The goal of the Consortium—a group of about 20 companies that develop RFID-based chips, tags, labels and readers—is two-fold: to offer an efficient and relatively low cost patent management system for companies within the patent pool, and to provide a sort of one-stop-shopping experience around RFID patents for manufacturers and users.

Vias role is to essentially build the RFID Consortiums patent pool. In about a month the company will put out a call for UHF patents. It then employs an independent patent attorney to assess which patents are essential to the standard and invites those patent holders to become part of the patent pool. Once the pool is determined, Via sets license and royalty fees for patent holders and users, and then collects and distributes those fees.

“Over the course of time it could be that other companies come forward and say they have something as well, and that gets added to the pool,” said Ed Schummer, president of Via. “For the licensee thats a good thing—the price never changes. And patent holders can start deriving revenue from a patent in a way that is relatively low cost.”

Via, based in San Francisco, is one of about a dozen companies that administer patents specifically for the purpose of forming so-called patent pools.
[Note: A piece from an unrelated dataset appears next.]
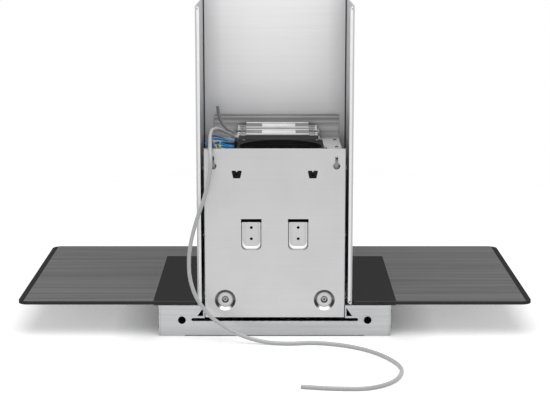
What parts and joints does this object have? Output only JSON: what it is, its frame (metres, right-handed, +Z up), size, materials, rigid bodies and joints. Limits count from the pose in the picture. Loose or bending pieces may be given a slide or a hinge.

The model was pioneered by DVD formatting and MPEG-2 video decoding technology providers. Schummer said his company represents about 10 patent pools supporting various standards.

The RFID Consortium includes Alien Technology; Applied Wireless Identification Group; Avery Dennison; Moore Wallace, an RR Donnelley Co.; Symbol Technologies; ThingMagic; Tyco Fire & Security; and Zebra Technology.

There is one notable exception to the consortium: Intermec Technologies. The RFID hardware and software manufacturer has been at odds with other technology companies over its Rapid Start program, which tightly controls licensing around its 145 patents that, in many cases, address core functionality—particularly with respect to EPCglobals Gen2 standard for RFID readers.